--- Recorded data ---
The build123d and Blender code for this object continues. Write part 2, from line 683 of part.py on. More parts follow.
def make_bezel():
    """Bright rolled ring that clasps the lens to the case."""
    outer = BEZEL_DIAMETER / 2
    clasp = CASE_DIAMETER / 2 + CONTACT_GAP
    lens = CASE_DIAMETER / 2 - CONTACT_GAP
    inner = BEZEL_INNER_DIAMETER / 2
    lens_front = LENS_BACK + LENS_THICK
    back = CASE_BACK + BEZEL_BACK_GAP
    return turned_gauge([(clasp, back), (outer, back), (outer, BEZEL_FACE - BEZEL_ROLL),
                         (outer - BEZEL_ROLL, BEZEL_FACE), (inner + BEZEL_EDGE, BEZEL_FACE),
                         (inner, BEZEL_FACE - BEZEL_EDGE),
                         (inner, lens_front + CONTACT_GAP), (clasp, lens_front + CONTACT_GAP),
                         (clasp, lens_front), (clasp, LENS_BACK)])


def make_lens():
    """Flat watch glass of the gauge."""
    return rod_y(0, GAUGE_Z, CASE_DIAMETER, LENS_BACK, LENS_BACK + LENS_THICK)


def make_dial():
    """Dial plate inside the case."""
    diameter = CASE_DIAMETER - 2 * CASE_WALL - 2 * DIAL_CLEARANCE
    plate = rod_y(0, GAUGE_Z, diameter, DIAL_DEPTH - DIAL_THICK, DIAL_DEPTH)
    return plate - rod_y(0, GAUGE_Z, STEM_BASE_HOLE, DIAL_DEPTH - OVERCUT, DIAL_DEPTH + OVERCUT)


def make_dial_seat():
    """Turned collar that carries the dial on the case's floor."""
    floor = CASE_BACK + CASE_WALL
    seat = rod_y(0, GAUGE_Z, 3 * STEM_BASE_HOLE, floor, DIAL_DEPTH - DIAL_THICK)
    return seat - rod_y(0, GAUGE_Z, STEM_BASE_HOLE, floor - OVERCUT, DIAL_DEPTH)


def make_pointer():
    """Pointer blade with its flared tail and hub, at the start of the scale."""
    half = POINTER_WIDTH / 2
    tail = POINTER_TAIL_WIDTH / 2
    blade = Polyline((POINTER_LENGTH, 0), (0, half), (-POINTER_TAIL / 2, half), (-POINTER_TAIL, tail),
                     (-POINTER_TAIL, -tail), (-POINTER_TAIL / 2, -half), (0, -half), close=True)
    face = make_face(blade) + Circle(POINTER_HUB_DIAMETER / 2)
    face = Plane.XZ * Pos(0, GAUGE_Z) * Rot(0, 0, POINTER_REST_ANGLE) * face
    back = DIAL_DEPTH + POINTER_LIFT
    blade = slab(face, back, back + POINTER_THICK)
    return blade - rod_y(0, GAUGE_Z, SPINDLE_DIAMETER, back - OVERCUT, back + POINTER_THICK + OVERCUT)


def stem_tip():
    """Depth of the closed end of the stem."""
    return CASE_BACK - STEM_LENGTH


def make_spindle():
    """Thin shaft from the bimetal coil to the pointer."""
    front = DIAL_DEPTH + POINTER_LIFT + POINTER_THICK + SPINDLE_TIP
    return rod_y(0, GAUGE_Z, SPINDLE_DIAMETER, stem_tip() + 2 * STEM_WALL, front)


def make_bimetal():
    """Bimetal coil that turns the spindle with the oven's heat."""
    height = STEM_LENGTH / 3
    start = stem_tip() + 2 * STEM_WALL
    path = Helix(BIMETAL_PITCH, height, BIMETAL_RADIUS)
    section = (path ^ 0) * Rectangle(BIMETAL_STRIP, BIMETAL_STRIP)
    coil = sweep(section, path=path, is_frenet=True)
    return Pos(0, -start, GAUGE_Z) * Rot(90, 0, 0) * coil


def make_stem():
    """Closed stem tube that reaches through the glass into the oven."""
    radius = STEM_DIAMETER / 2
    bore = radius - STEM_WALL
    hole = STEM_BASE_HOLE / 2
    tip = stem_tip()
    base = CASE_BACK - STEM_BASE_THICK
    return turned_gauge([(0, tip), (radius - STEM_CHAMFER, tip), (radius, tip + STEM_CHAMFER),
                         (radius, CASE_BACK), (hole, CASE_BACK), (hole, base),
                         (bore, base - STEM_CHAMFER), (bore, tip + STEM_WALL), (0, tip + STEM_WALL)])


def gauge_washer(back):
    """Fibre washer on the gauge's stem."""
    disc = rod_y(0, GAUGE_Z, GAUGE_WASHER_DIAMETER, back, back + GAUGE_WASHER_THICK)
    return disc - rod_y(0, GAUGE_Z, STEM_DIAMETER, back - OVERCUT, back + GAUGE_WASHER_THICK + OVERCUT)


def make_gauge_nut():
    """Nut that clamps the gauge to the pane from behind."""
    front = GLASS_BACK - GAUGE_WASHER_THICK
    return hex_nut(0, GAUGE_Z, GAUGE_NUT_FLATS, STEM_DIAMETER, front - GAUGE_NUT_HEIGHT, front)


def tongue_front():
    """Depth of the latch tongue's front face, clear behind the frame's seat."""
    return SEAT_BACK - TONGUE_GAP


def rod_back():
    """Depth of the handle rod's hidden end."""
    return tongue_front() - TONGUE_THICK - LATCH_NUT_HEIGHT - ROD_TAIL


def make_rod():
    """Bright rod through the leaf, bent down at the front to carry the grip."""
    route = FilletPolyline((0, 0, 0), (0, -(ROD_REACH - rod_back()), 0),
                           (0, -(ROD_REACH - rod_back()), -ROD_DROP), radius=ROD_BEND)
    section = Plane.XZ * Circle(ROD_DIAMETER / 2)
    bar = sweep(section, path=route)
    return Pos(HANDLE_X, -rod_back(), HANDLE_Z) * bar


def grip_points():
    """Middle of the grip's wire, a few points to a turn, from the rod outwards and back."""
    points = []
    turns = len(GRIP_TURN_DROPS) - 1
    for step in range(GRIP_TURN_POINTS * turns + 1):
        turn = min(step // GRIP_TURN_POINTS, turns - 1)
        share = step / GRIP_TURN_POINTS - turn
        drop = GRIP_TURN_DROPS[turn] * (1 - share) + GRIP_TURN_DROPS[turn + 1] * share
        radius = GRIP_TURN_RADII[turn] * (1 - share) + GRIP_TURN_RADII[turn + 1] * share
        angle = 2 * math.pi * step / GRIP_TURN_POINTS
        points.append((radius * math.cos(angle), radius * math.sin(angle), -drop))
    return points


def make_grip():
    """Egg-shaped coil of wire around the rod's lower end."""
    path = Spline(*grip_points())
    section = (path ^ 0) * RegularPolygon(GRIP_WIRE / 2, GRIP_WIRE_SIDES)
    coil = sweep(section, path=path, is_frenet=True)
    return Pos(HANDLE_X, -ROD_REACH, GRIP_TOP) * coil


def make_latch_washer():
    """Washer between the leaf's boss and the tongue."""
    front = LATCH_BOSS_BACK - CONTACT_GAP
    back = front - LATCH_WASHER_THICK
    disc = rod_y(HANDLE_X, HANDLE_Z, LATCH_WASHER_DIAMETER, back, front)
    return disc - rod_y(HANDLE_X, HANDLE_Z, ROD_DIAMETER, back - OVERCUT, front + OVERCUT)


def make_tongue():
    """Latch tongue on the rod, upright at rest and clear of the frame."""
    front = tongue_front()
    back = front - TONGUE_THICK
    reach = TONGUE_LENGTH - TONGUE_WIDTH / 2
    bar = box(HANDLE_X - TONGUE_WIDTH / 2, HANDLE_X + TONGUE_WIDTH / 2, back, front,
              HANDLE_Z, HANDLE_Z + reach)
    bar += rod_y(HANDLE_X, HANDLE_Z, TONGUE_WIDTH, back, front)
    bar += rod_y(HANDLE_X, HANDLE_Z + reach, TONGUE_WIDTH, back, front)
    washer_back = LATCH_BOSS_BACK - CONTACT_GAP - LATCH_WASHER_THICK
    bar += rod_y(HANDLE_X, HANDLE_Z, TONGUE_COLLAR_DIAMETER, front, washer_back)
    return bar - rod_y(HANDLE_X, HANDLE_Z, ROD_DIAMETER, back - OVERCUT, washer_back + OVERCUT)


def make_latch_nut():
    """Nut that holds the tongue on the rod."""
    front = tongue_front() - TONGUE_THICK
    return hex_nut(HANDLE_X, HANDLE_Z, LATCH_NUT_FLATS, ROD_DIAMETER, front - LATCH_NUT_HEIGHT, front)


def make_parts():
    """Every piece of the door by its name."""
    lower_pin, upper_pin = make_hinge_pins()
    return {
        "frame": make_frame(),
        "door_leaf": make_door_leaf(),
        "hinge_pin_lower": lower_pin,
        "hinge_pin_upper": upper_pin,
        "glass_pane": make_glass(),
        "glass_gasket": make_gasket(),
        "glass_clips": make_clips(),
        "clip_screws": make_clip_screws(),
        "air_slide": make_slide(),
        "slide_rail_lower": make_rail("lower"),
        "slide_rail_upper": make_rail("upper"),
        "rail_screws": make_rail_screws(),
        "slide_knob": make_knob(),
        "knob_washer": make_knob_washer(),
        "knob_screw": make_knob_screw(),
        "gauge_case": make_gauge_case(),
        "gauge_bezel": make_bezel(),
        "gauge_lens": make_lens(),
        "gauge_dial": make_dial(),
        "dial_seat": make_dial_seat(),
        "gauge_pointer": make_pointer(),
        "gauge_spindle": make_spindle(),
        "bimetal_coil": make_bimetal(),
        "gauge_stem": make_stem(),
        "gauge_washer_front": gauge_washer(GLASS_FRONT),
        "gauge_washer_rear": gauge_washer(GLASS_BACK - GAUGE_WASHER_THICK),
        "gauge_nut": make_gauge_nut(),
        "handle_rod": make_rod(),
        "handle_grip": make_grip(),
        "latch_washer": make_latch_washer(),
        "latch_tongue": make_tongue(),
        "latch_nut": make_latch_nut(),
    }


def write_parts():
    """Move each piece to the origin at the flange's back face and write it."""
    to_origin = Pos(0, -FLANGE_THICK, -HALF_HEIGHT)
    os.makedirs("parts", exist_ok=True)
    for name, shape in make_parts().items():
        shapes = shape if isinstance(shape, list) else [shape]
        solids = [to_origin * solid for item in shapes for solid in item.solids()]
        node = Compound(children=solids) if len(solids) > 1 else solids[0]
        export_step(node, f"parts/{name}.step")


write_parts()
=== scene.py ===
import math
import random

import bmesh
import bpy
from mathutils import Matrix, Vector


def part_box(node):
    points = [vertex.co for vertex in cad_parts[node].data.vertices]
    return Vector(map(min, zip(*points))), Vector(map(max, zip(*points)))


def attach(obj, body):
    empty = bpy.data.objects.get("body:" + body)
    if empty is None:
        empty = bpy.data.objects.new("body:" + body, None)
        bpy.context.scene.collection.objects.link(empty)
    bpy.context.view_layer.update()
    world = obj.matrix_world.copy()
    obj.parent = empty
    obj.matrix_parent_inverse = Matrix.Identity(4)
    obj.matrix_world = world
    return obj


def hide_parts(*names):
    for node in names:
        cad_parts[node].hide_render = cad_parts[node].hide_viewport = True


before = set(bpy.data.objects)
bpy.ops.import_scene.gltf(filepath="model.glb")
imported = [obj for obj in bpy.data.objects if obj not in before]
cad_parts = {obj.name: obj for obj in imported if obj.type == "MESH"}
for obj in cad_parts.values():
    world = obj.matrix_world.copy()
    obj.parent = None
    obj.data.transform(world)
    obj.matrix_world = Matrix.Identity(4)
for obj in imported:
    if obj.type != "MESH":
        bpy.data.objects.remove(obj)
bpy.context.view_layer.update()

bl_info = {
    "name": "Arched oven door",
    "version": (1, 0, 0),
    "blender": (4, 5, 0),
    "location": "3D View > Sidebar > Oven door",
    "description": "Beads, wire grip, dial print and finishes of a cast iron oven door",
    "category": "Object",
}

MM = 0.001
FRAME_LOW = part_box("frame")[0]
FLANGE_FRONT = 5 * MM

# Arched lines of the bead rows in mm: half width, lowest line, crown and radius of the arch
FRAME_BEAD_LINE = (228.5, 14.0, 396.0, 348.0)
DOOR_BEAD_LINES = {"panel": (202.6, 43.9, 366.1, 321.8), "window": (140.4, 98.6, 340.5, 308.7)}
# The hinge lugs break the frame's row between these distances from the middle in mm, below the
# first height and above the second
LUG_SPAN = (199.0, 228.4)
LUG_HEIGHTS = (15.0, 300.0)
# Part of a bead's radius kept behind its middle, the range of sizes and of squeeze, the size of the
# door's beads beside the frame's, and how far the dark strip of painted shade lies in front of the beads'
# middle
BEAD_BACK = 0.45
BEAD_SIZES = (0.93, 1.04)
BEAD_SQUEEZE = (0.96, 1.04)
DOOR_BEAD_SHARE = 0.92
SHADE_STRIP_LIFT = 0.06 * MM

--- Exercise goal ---
Will you return exactly the lines above from the one with "for name, shape" down to the one with "imported = [obj", counting both as part of the range?

--- Solution ---
    for name, shape in make_parts().items():
        shapes = shape if isinstance(shape, list) else [shape]
        solids = [to_origin * solid for item in shapes for solid in item.solids()]
        node = Compound(children=solids) if len(solids) > 1 else solids[0]
        export_step(node, f"parts/{name}.step")


write_parts()
=== scene.py ===
import math
import random

import bmesh
import bpy
from mathutils import Matrix, Vector


def part_box(node):
    points = [vertex.co for vertex in cad_parts[node].data.vertices]
    return Vector(map(min, zip(*points))), Vector(map(max, zip(*points)))


def attach(obj, body):
    empty = bpy.data.objects.get("body:" + body)
    if empty is None:
        empty = bpy.data.objects.new("body:" + body, None)
        bpy.context.scene.collection.objects.link(empty)
    bpy.context.view_layer.update()
    world = obj.matrix_world.copy()
    obj.parent = empty
    obj.matrix_parent_inverse = Matrix.Identity(4)
    obj.matrix_world = world
    return obj


def hide_parts(*names):
    for node in names:
        cad_parts[node].hide_render = cad_parts[node].hide_viewport = True


before = set(bpy.data.objects)
bpy.ops.import_scene.gltf(filepath="model.glb")
imported = [obj for obj in bpy.data.objects if obj not in before]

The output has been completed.